Kevin Vázquez Comesaña (born 23 March 1993), simply known as Kevin, is a Spanish professional footballer who plays for Celta de Vigo as a right-back.

Career
Born in Nigrán, Pontevedra, Galicia, Kevin joined Celta de Vigo's youth setup in 2009. On 14 February of the following year, he made his senior debut with the reserves at the age of just 16, coming on as a late substitute for Álex López in a 3–2 Segunda División B away loss against SD Eibar.

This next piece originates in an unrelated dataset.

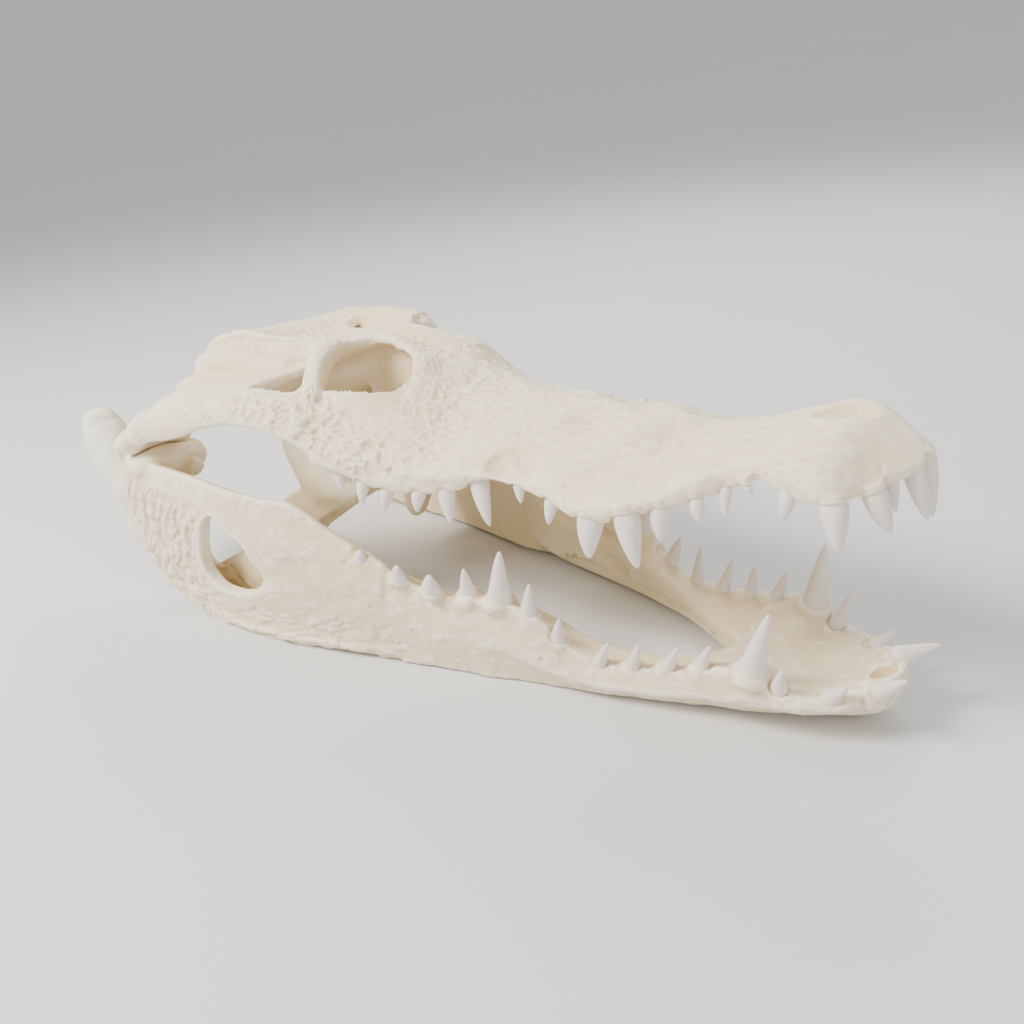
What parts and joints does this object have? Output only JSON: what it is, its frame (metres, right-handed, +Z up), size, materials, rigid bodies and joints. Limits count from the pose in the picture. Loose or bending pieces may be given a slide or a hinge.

Kevin was definitely promoted to the B-team ahead of the 2012–13 campaign now in Tercera División, and contributed with 14 appearances as his side achieved immediate promotion back to the third division. On 28 June 2016, now already an undisputed starter, he renewed his contract until 2018.

Kevin scored his first senior goal on 5 February 2017, netting the second in a 4–0 away routing of Pontevedra CF. In July of the following year, he was definitely promoted to the main squad in La Liga, and extended his contract until 2023.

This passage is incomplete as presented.